Tenancy ownership in ManageIQs is determined by first a direct ownership to a resource, and then applying certain “ancestor” or “descendant” rules depending on the type of resource being viewed.

Tenancy

For example, a member of a tenant can only see virtual templates owned by their tenant or owned by any parent tenants. This “ancestor” view is used to allow for sharing a virtual template across multiple child tenants. In contrast, a member of a tenant can only see virtual machine instances owned by their tenant or owned by any child tenants. This “descendant” view is used to allow the parent tenant to do accounting of all running virtual machines instances below them.

  • Entitlements

Entitlements can be defined in several ways. Those are -

  • managed tags

A user can be given access to various resources by allowing them to view resources that are tagged with a specific tag or set of tags. A user is given access to a “managed tag”, and any resource tagged with it can be seen.

  • belongs to

A user can be given access to various resources based on the resource hierarchy from the provider. For example, a user can be given access to a virtual infrastructure Cluster. In doing so, any child host or virtual machine instance that “belongs to” that Cluster can be seen by the user.

These two filters combine together in such a way that if both are specified they constrain each other, otherwise all resources can be seen. That is,

if a managed tag is specified without a belongs to, then all matching tagged resources can be seen if a belongs to is specified without a managed tag, then all resources in the resource hierarchy can be seen. if a managed tag is specified with a belongs to, then only matching tagged resources in that resource hierarchy are seen.

  • Match via descendants

In a resource hierarchy a user may only have access to see the lowest level of resources, but in some instances, particularly for presentation purposes, the parent resources may need to be displayed even though the user does not have access to them directly. For example, the UI may wish to present the folder hierarchy that a virtual machine instance lives under, but the user does not have access to those folders directly. In this case, the UI may request the folders based on a “match via descendant” virtual machines. That is, the user will be given the ability to see only those parent folders of the child virtual machines they can see.

These various ways are combined together in the following expression

(ownership OR entitlements OR match_via_descendants) AND tenancy

Put into words, a user can see

  • resources they directly own or their group directly owns (ownership)
  • tagged resources that live within a virtual hierarchy they can see (entitlements)
  • parent resources of child resources they can see (match_via_descendants - only used for particular views)
  • the above 3 are all filtered by the tenant the user is a part of, and the ancestor/descendant rules for that resource type

What you can “do”

Permissions(so called Product Features) to perform actions are set in the user’s role.
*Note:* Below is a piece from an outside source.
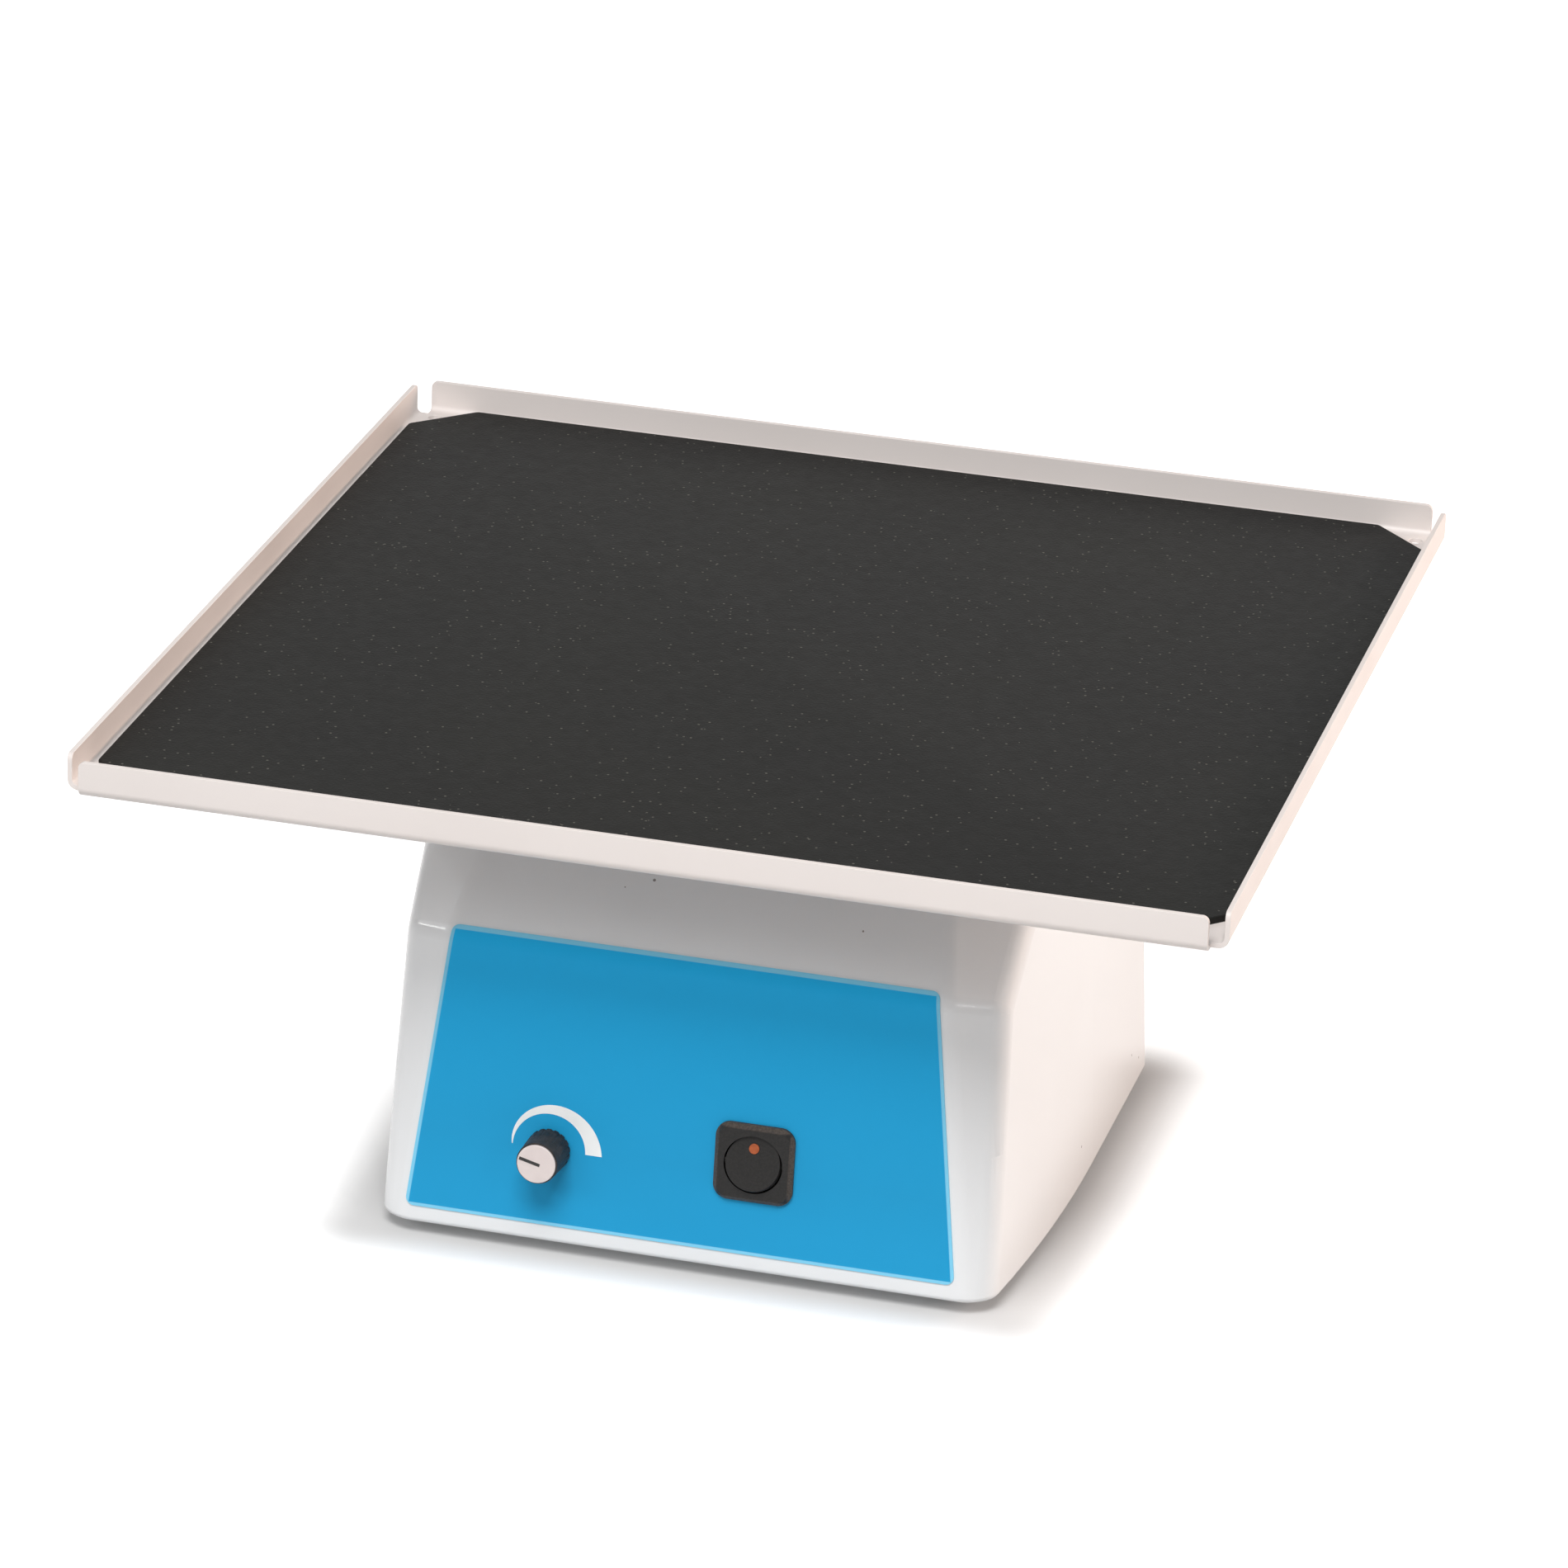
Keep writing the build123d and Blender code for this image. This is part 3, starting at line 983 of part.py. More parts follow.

Each permission is unique and it pertains to a certain action. For example action “Edit” for Virtual Machines. Usually permissions are tied with some kind of resource (Virtual Machines) but it is not necessary. It can also be used (for example) as an action “View” for a section of settings.

Product Features are hierarchical. It means that some product features could be nodes and others could be leafs. It allows you to control a set of permissions by one root permission.

RBAC

Example of Product Features in the above tree. “Infrastructure Providers” node product feature represents permissions for infrastructure providers.

When the node product feature is set it means that also its child product features are set.

Additional Concepts

Additional Tenancy Sharing (applies to Catalog Items, only)

Tenancy is controlled by strategies as described above. But sometimes we need to share resources across tenants independently on tenant strategies.

This was added only for Catalog Items and it provides the ability to share the catalog to any tenant.

Then the formula described above looks like:

(ownership OR entitlements OR match_via_descendants) AND 
(tenancy OR additional tenancy sharing)

Dynamic Product Features for Tenants

This concept allows us to enable certain product features (permission) for selected tenants. This is set just for some product features(Manage Quotas,Service Dialog,… ). Example. Let’s have the permission (product feature) “Manage Quotas” and you want to allow this permission only for some tenants in your organization (root tenant) and you want to use the same role for some reasons.

Tenancy For Cloud Objects

It is possible that some providers can have their own tenancy management. Such providers have their own structure of tenants where its resources are spread. In that case we have to pull the provider’s tenant hierarchy to ManageIQs (we call them Cloud Tenants) There is a relation between Cloud Tenants and provider’s resources and we need to tie that to the tenant hierarchy in ManageIQs so we can leverage provider’s tenant hierarchy in ManageIQs. It means that Cloud Tenants are mapped to the tenants in ManageIQs and this process is called Cloud Tenant Mapping. Currently, OpenStack is the only supported provider for this feature.